Taylor specializes in the study of religion and American culture, religion and ecology, and women’s studies in religion. Her first book, “Green Sisters: A Spiritual Ecology” (Harvard University Press, April 2007), received the Catholic Press Association’s first prize for Best Book on Gender Issues, and also the association’s first prize for Best Book on Social Concerns. “Green Sisters” documents the growing movement of environmental activist Roman Catholic religious sisters in North America, challenging notions of liberal and conservative in American Catholic historiography and offering a new understanding of how tradition itself works.

Taylor holds a bachelor’s degree from Brown University, a master’s degree from Dartmouth College and a doctorate in religion and American culture (with additional Ph.D. emphasis in women’s studies) from the University of California, Santa Barbara.

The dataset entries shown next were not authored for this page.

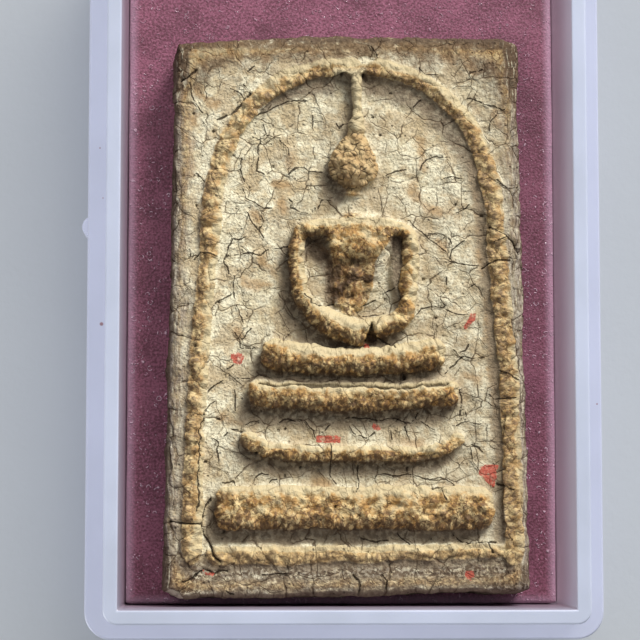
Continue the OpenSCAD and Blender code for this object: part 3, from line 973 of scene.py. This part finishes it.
pad = makePad()
applyModifier(pad, "REMESH", mode="VOXEL", voxel_size=padLook["voxel"], use_smooth_shade=True)
applyNodes(pad, "foamSurface", foamSurface)
resized(pad, mm)


def foamFinish(net):
    look = padLook
    place = net.place()
    x, y = net.parts(place)[:2]
    coats = Coats(net, look, "dark")
    mottled = net.solidNoise(place, look["grain"]) * 0.7 + net.solidNoise(place, 2.5, 2, 7) * 0.3
    coats.lay("bright", net.ease(mottled, 0.36, 0.64))
    # Painted glints of light on the foam's bubbles: an arc or nothing in each large cell, a dot or
    # nothing in each small one, fewer towards the top
    arcAt = net.bent(place, 0.5, 0.08, False)
    pick = net.cellTone(arcAt, look["arcCell"], flat=False)
    ring = net.cells(arcAt, look["arcCell"], flat=False) - 0.06 - pick * 0.14
    arc = net.ease(net.maths("ABSOLUTE", ring), 0.05, 0.015) * net.ease(pick, 0.3, 0.45)
    arc = arc * net.ease(net.solidNoise(place, 0.22, 1, 15), 0.48, 0.6)
    dotPick = net.cellTone(place, look["dotCell"], 21, False, 1)
    dot = net.ease(net.cells(place, look["dotCell"], shift=21, flat=False), 0.075, 0.03)
    glints = net.most(arc, dot * net.ease(dotPick, 0.45, 0.9) * 0.8)
    coats.lay("glint", glints * net.ease(y, 18.0, 6.0, 0.25, 0.7))
    # Painted shadow of the right wall: the pad is darker towards the right
    coats.lay("dark", net.ease(x, 10.0, 14.0) * 0.2)
    # The milky walls shine on the pad's border
    wide, long = inMm(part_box("foam_pad")[1])[:2]
    inward = net.least(wide - net.maths("ABSOLUTE", x), long - net.maths("ABSOLUTE", y))
    coats.lay("border", net.ease(inward, 0.8, 0.0) * 0.5)
    grit = net.solidNoise(place, 0.14, 2, 5) * 0.05 + glints * 0.05
    return {
        "Base Color": coats.colour,
        "Roughness": net.blend(glints, 0.55, 0.2),
        "Normal": net.bump(grit, 1.0),
        "Sheen Weight": 0.15,
        "Sheen Roughness": 0.5,
    }


pad.data.materials.clear()
pad.data.materials.append(makeMaterial("foam", foamFinish))
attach(pad, "root")
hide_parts("foam_pad")

print("box tray")

trayLook = {
    "outerRound": 1.9,
    "lipRound": 1.0,
    "lipThick": 1.0,
    "lipHeight": 4.3,
    "ledgeSide": 1.5,
    "ledgeEnd": 1.2,
    "floorThick": 1.2,
    "nubHeight": 2.2,
    "nubWide": 1.5,
    "nubProud": 0.4,
    "nubSunk": 0.16,
    "nubAlong": 3.4,
    "nubSoft": 0.08,
    "edgeSoft": 0.15,
    "milk": srgb(180, 185, 201),
    "shade": srgb(171, 176, 190),
    "lilac": srgb(169, 171, 190),
    "foamReflectionShade": srgb(130, 112, 124),
    # Where each speck is in the photograph, and its radius in mm
    "specks": [((100, 148), 0.07), ((103, 198), 0.06), ((597, 404), 0.08), ((101.5, 324), 0.17)],
    "speck": srgb(120, 74, 74),
}


def joinShape(piece, other, operation):
    applyModifier(piece, "BOOLEAN", operation=operation, object=other, solver="EXACT")
    bpy.data.objects.remove(other)


def makeTray():
    look = trayLook
    wide, long, top = inMm(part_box("box_tray")[1])
    ledge = top - look["lipHeight"]
    side = look["lipThick"] + look["ledgeSide"]
    end = look["lipThick"] + look["ledgeEnd"]
    tray = roundBlock("boxTray", (-wide, -long, 0), (wide, long, ledge), look["outerRound"])
    # Each block starts inside the last one, so that no two faces share a plane
    lipLow = (-wide + look["ledgeSide"], -long + look["ledgeEnd"], ledge / 2)
    lipHigh = (wide - look["ledgeSide"], long - look["ledgeEnd"], top)
    joinShape(tray, roundBlock("lip", lipLow, lipHigh, look["lipRound"]), "UNION")
    cavityLow = (-wide + side, -long + end, look["floorThick"])
    cavityHigh = (wide - side, long - end, top + 1)
    joinShape(tray, roundBlock("cavity", cavityLow, cavityHigh, 0), "DIFFERENCE")
    edited(tray, "VERT", "SELECT", bpy.ops.mesh.remove_doubles, threshold=0.001)
    cornersOnly = {"limit_method": "ANGLE", "angle_limit": math.radians(40)}
    applyModifier(tray, "BEVEL", width=look["edgeSoft"], segments=3, use_clamp_overlap=False,
                  loop_slide=False, **cornersOnly)
    nubX = -wide + look["nubWide"] / 2 - look["nubProud"]
    bpy.ops.object.select_all(action="DESELECT")
    bpy.ops.mesh.primitive_cylinder_add(
        vertices=48, radius=look["nubWide"] / 2, depth=look["nubHeight"],
        location=(nubX, look["nubAlong"], ledge - look["nubSunk"] - look["nubHeight"] / 2))
    nub = bpy.context.object
    applyModifier(nub, "BEVEL", width=look["nubSoft"], segments=2, **cornersOnly)
    joinShape(tray, nub, "UNION")
    onlyActive(tray)
    bpy.ops.object.shade_smooth_by_angle(angle=math.radians(35))
    applyModifier(tray, "WEIGHTED_NORMAL", keep_sharp=True)
    return tray


tray = makeTray()
resized(tray, mm)


def trayFinish(net):
    look = trayLook
    place = net.place()
    x, y, z = net.parts(place)
    coats = Coats(net, look, "milk")
    coats.lay("shade", net.ease(net.solidNoise(place, 6), 0.3, 0.7))
    # Lower down the tray is painted more lilac and darker: painted shade under the lip
    coats.lay("lilac", net.ease(z, 11.5, 9.6) * 0.55)
    # Painted reflection of the mauve foam, and painted shade, on the inside of the walls, strongest
    # low down
    wide, long, top = inMm(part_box("box_tray")[1])
    wallX = wide - look["lipThick"] - look["ledgeSide"]
    wallY = long - look["lipThick"] - look["ledgeEnd"]
    inside = net.ease(net.maths("ABSOLUTE", x), wallX + 0.06, wallX + 0.03)
    inside = inside * net.ease(net.maths("ABSOLUTE", y), wallY + 0.06, wallY + 0.03)
    coats.lay("foamReflectionShade", inside * net.ease(z, 16.0, 5.0, 0.35, 0.95))
    for pixel, size in look["specks"]:
        spot = onPlane(pixel, top - look["lipHeight"])
        away = net.vector("DISTANCE", place, tuple(spot), 1)
        coats.lay("speck", net.ease(away, size, size * 0.5) * 0.8)
    return {
        "Base Color": coats.colour,
        "Roughness": 0.32,
        "Subsurface Weight": 0.15,
        "Subsurface Radius": (1.0, 1.0, 1.2),
        "Subsurface Scale": 0.0006,
        "Normal": net.bump(net.solidNoise(place, 0.8, 3, 5) * 0.01, 0.4),
    }


tray.data.materials.clear()
tray.data.materials.append(makeMaterial("milkyPlastic", trayFinish))
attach(tray, "root")
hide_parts("box_tray")

print("floor and light")

lighting = {
    "lampAway": 0.6,                # metres from the tray to each lamp
    "aimHeight": 8,
    "keyWay": (0.45, 0.75, 0.5),    # from the middle of the tray towards the lamp
    "keySize": 0.26,
    "keyPower": 4.6,
    "softSize": 0.4,
    "softPower": 1.5,               # the tray's walls hold this part of the light back
    "glowWay": (-0.5, 0.6, 0.6),
    "glowPower": 1.4,
    "wallWay": (-0.9, -0.5, 0.1),
    "wallPower": 3.3,
    "roomWay": (0.4, 0.5, 0.75),
    "roomSize": 0.6,
    "roomPower": 1.6,
    "sky": (0.88, 0.92, 0.97),
    "skyPower": 0.5,
    "paper": srgb(221, 224, 226),
    "paperWide": 1.6,
}


def addLamp(name, way, size, power, lit, blockers):
    # A round lamp that lights only the pieces lit; only the blockers cast its shadows
    data = bpy.data.lights.new(name, "AREA")
    data.shape = "DISK"
    data.size = size
    data.energy = power
    lamp = bpy.data.objects.new(name, data)
    bpy.context.scene.collection.objects.link(lamp)
    way = Vector(way).normalized()
    lamp.location = Vector((0, 0, lighting["aimHeight"] * mm)) + way * lighting["lampAway"]
    lamp.rotation_euler = way.to_track_quat("Z", "Y").to_euler()
    for role, pieces in (("receiver", lit), ("blocker", blockers)):
        group = bpy.data.collections.new(name + role.capitalize())
        for piece in pieces:
            group.objects.link(piece)
        setattr(lamp.light_linking, role + "_collection", group)


def paperFinish(net):
    place = net.add("ShaderNodeTexCoord", None, None, "Object")
    dark = tuple(level * 0.9 for level in lighting["paper"])
    return {
        "Base Color": net.paint(net.noise(place, 0.03, 3), dark, lighting["paper"]),
        "Roughness": 0.9,
        "Normal": net.bump(net.noise(place, 0.0008, 3) * 0.0001, 0.3, 1.0),
    }


bpy.ops.object.select_all(action="DESELECT")
bpy.ops.mesh.primitive_plane_add(size=lighting["paperWide"], location=(0, 0, 0))
floor = bpy.context.object
floor.name = floor.data.name = "paleFloor"
floor.data.materials.append(makeMaterial("palePaper", paperFinish))

# The thin milky walls let the key light through to what lies in the tray
inTray = [tablet, pad]
everything = [tablet, pad, tray]
for name, way, size, power, lit, blockers in (
        ("key", "keyWay", "keySize", "keyPower", everything, inTray),
        ("soft", "keyWay", "softSize", "softPower", everything, everything),
        ("glow", "glowWay", "softSize", "glowPower", [pad], [tablet]),
        ("wall", "wallWay", "softSize", "wallPower", [tray], [pad]),
        ("room", "roomWay", "roomSize", "roomPower", [floor], [tablet, tray])):
    addLamp(name + "Lamp", lighting[way], lighting[size], lighting[power], lit, blockers)

world = bpy.data.worlds.new("softRoom")
world.use_nodes = True
background = world.node_tree.nodes["Background"]
background.inputs["Color"].default_value = (*lighting["sky"], 1)
background.inputs["Strength"].default_value = lighting["skyPower"]
bpy.context.scene.world = world
bpy.context.scene.view_settings.view_transform = "Standard"   # a photograph's plain colours
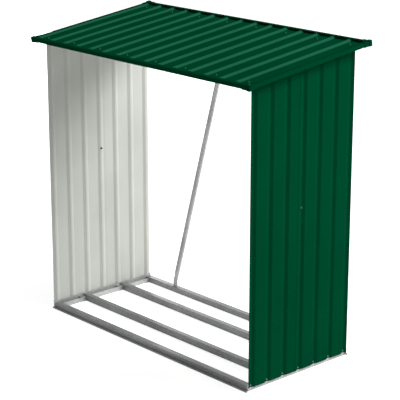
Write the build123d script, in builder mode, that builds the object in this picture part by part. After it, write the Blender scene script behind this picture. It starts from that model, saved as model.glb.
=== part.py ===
"""Pressed-steel log store, an open frame with two ribbed walls and a ribbed pent roof.

Millimetres, +Z up. The open front faces -Y and the roof rises to the rear, +Y.
The origin is on the ground at the middle of the base.
"""

import os
from math import atan, cos, radians, sin, tan

from build123d import *

# Roof position
roof_height = 1713.0  # underside of the roof sheets at the middle of the depth
roof_slope = 7.54  # degrees
side_overhang = 54.0
end_overhang = 53.0

# Ribbed sheet, the same on the walls and the roof
sheet_t = 0.8
rib_pitch = 119.0
rib_depth = 9.0
rib_crest = 10.0
rib_flank = 17.0
sheet_bend = 4.0
lap_gap = 0.2
lap_flat = 8.0
lap_step = 10.0
wall_pitches = 6
roof_pitches = 15
wall_edge = 0.3  # flat left outside the last bend of a wall
wall_setback = 11.7  # from a wall's end to the front of the base
roof_edge = 1.5  # part of the last rib's crest left outside its middle line
roof_margin = 16.5  # from the last rib's middle line to the side trim's face
wall_bottom = 21.0
wall_top_gap = 2.0

# Folded rails
rail_t = 1.2
rail_bend = 2.0
rail_lip = 9.0
rail_foot = 15.0
end_rail_height = 34.0
end_rail_ledge = 13.0
end_rail_box = 36.0
side_rail_box = 28.0
side_rail_web = 46.0  # height of the outer web, which carries the wall
side_rail_rim = 30.0  # height of the inner web, which carries the floor beams

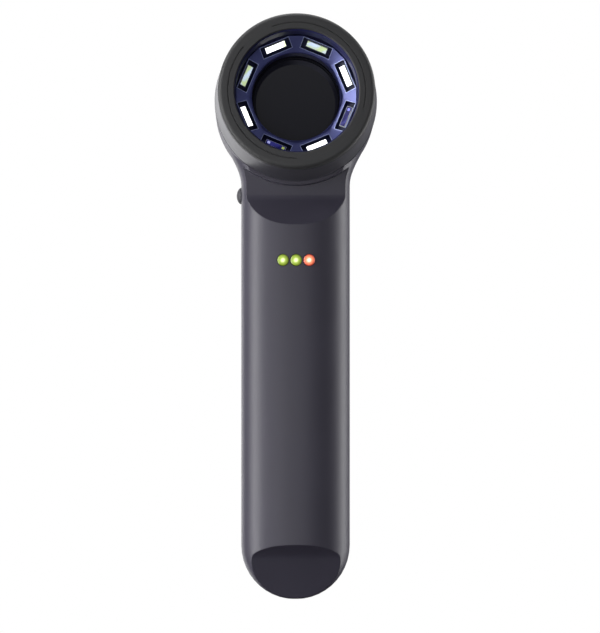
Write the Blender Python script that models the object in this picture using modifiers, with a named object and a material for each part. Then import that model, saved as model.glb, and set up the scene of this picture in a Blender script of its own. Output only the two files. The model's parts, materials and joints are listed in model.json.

Her honors and awards include being a senior research fellow at the Martin Marty Center Institute for the Advanced Study of Religion at the University of Chicago, an Andrew W. Mellon Foundation Postdoctoral Fellowship, a Louisville Institute Fellowship, a Rockefeller Foundation Humanities Fellowship, a Wabash Center Fellowship and a Woodrow Wilson National Fellowship Foundation Career Enhancement Fellowship.

She has received a Joseph H. Fichter Award for the study of women and religion, the Albert C. Clark Prize for her work on African American religions and a research award from the Society for the Scientific Study of Religion.